What do the permissions mean?

  • Various places refer to the 'owner' of the module. This will be either the 'm' or 'f' permission, with 'm' taking precedence. If a module has both an 'm' and an 'f' user listed, then the 'm' user is considered the owner, and the 'f' user isn't. If a module has a user with 'f' listed, but no 'm', then the 'f' user is considered the owner.

  • If a module is listed in 06perms.txt, then only the people listed (m, f, or c) are allowed to upload (new) versions of the module. If anyone else uploads a version of the module, then the offending distribution will not be indexed: it will appear in the uploader's directory on CPAN, but won't be indexed under the module.

  • Only the owner for a module can grant co-maintainer status for a module. I.e. if you have the 'm' permission, you can always do it. If you have the 'f' permission, you can only do it if no-one else has the 'm' permission. You can grant co-maintainer status using the PAUSE web interface.

  • Regardless of your permissions, you can only remove things from CPAN that you uploaded. If you're the owner, you can't delete a version uploaded by a co-maintainer. If you weren't happy with it, you could revoke their co-maintainer status and then upload a superseding version. But we'd recommend you talk to them (first).

  • If you upload a distribution containing a number of previously unseen modules, and haven't pre-registered them, then you'll get an 'f' permission for all of the modules. Let's say you upload a second release of the distribution, which doesn't include one of the modules, and then delete the first release from CPAN (via the PAUSE web interface). After some time the module will no longer be on CPAN, but you'll still have the 'f' permission in 06perms.txt. You can free up the namespace using the PAUSE interface ("Change Permissions").

  • If your first upload of a module is a Developer Release, then you won't get permissions for the module.
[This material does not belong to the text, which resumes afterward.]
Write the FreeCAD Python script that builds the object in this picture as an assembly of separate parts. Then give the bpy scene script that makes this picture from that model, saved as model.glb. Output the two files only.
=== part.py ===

You don't get permissions for a module until you've uploaded a non-developer release containing the module, that was accepted for indexing.
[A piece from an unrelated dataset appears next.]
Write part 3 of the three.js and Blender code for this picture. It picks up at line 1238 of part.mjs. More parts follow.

  • If you take over maintenance of a module, then you'll generally be given the permissions of the previous maintainer. So if the previous maintainer had 'm', then you'll get 'm', and (s)he will be downgraded to 'c'. If the previous maintainer had 'f', then you'll get 'f', and the previous owner will be downgraded to 'c'.
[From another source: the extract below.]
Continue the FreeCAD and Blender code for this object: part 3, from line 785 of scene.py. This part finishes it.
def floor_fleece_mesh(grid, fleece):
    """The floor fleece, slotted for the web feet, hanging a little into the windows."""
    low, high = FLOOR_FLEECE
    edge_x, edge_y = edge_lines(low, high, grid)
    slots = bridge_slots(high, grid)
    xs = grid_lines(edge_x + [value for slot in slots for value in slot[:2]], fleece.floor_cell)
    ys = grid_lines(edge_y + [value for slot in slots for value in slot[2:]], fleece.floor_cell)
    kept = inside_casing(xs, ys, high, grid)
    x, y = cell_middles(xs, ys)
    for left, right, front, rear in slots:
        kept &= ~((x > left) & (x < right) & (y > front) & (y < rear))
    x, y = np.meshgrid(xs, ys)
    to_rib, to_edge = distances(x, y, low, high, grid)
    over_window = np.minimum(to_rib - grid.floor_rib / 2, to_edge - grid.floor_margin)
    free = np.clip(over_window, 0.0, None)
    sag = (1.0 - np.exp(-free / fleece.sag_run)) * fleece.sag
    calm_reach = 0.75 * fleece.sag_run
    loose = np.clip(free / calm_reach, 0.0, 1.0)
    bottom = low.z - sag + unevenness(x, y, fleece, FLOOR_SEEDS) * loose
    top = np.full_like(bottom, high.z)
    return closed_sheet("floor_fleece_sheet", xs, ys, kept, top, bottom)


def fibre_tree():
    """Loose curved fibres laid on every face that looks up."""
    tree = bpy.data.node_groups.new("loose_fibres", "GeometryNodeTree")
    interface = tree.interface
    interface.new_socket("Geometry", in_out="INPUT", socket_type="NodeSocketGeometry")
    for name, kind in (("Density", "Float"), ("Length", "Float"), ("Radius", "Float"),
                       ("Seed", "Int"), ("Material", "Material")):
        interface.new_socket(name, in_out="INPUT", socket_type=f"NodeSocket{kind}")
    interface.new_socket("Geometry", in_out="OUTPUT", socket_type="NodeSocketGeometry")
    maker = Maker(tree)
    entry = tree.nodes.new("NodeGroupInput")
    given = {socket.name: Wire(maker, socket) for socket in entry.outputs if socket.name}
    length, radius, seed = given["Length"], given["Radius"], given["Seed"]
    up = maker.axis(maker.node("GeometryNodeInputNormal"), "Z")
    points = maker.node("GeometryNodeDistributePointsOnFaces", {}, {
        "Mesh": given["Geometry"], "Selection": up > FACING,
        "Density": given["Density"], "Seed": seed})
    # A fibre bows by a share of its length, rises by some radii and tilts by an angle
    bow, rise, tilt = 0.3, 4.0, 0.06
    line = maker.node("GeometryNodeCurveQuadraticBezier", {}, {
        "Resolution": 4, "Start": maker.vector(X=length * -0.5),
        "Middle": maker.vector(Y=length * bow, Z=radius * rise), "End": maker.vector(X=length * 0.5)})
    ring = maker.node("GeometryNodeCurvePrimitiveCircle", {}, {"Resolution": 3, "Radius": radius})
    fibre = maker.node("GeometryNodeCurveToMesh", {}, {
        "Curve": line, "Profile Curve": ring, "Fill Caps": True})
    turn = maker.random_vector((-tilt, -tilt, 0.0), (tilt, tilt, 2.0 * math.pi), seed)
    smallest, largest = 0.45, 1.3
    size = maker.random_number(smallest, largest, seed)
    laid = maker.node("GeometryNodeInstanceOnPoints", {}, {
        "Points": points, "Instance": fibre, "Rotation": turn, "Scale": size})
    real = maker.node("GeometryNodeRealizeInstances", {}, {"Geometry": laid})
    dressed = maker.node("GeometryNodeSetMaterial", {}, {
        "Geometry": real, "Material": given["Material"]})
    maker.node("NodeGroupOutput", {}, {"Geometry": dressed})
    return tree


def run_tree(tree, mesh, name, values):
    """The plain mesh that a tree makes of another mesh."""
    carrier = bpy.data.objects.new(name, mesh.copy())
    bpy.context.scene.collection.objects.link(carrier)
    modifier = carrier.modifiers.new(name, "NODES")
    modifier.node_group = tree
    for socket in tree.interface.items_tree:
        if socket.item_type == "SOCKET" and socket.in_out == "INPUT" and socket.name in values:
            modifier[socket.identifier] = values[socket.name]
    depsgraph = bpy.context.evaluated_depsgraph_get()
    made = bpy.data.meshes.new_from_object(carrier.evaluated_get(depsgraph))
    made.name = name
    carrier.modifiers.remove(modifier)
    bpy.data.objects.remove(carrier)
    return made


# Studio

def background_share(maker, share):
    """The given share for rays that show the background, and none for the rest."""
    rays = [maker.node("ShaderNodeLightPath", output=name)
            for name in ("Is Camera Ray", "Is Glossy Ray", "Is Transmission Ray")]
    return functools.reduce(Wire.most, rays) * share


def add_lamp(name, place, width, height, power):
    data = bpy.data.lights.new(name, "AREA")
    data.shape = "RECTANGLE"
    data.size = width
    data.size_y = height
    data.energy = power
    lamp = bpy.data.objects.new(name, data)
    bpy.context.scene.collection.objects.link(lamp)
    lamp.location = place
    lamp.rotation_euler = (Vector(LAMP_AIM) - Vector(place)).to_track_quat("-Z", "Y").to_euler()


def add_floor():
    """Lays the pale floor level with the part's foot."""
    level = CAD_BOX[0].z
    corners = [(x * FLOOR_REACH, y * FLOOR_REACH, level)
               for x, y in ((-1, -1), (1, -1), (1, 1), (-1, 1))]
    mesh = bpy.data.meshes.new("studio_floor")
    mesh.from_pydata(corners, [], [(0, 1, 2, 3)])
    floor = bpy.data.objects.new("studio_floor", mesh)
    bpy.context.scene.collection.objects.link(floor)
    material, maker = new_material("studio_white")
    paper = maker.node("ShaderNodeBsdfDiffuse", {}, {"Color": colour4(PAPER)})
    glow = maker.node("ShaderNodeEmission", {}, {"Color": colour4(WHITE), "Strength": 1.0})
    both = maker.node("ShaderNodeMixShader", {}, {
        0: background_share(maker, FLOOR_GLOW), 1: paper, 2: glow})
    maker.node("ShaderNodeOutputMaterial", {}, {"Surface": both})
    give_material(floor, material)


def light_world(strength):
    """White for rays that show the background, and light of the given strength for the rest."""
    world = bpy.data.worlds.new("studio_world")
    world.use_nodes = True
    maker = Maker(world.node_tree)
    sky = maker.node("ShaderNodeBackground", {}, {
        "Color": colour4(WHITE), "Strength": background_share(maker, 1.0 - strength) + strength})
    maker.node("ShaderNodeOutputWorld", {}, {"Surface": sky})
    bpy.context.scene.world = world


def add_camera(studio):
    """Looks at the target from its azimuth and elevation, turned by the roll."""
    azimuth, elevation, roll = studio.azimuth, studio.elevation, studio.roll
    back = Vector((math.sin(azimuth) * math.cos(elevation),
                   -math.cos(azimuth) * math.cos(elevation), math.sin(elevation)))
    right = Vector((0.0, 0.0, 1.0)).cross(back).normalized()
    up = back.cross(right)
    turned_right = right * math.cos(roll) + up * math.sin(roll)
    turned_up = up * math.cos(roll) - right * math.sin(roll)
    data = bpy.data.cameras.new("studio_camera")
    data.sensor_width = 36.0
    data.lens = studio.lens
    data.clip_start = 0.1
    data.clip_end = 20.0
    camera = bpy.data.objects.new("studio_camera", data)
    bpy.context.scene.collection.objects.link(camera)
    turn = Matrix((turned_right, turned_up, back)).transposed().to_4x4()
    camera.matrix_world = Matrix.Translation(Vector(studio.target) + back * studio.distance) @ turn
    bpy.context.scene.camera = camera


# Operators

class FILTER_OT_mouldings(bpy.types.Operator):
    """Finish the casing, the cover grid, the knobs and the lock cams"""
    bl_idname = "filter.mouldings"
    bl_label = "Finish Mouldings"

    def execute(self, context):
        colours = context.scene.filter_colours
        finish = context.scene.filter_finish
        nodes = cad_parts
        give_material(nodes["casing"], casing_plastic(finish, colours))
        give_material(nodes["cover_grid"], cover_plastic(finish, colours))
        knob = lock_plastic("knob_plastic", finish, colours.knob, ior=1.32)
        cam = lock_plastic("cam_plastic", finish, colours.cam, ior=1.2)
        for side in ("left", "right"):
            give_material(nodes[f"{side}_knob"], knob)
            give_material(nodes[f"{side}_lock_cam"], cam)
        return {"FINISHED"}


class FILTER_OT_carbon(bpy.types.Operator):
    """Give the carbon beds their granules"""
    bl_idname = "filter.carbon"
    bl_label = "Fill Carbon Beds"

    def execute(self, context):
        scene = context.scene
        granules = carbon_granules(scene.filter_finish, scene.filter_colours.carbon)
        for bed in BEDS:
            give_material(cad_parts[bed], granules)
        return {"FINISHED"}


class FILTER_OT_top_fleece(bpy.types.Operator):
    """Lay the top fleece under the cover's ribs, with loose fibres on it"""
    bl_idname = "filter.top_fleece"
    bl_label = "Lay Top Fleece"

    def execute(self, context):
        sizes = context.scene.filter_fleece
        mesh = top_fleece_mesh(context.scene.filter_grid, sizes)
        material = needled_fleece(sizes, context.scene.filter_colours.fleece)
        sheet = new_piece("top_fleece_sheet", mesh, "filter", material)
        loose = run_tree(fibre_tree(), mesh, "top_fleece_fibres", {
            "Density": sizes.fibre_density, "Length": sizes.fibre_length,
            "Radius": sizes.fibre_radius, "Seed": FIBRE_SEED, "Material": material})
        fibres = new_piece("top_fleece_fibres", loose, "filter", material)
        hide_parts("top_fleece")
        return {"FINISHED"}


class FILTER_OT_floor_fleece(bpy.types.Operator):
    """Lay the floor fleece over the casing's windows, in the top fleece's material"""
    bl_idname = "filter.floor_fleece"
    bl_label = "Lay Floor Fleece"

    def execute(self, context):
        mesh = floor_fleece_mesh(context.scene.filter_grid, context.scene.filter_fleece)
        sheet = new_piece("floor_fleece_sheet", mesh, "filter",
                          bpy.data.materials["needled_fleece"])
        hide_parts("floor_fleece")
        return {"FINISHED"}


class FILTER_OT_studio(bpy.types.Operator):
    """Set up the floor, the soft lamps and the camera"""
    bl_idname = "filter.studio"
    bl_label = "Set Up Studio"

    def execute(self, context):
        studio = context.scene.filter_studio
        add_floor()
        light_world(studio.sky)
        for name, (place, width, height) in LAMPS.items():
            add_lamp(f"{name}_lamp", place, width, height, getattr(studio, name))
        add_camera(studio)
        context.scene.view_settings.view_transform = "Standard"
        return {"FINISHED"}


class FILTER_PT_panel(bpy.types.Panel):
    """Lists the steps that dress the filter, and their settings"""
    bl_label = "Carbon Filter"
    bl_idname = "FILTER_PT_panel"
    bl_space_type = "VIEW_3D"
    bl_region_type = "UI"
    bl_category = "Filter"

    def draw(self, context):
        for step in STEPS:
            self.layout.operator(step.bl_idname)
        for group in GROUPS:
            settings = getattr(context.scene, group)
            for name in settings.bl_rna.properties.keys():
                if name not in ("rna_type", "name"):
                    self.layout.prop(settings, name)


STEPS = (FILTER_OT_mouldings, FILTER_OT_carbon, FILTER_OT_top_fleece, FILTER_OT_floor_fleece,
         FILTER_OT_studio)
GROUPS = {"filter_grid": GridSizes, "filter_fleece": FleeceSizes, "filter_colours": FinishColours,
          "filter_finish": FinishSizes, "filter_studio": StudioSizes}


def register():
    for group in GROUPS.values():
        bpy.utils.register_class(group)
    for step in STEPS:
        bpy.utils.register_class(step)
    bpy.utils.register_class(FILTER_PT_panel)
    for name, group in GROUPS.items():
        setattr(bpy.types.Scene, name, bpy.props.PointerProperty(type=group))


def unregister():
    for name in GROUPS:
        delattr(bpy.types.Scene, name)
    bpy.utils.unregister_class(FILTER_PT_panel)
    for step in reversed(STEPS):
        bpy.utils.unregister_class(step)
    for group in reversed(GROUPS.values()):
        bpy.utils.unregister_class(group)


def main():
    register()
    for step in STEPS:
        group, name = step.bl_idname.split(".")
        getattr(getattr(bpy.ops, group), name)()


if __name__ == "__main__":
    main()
App::PAUSE::CheckPerms checks whether all modules in (your) CPAN distributions have the same permissions.

tmpdir() in File::Spec::Functions is used to get a local directory for caching 06perms.txt.

HTTP::Tiny is used to mirror 06perms.txt from CPAN.


  • Request the file gzip'd, if we've got an appropriate module that can be used to gunzip it.

  • At construct time we currently mirror the file; should do this lazily, triggering it the first time you want a module's perms.

  • Every time you ask for a module, I scan the file from the start, then close it once I've got the details for the requested module. Would be a lot more efficient to keep the file open and start the search from there, as the file is sorted. A binary chop on the file would be much more efficient as well.

  • A command-line script.



Neil Bowers <>

Thanks to Andreas König, for patiently answering many questions on how this stuff all works.


This software is copyright (c) 2012-2013 by Neil Bowers <>.

This is free software; you can redistribute it and/or modify it under the same terms as the Perl 5 programming language system itself.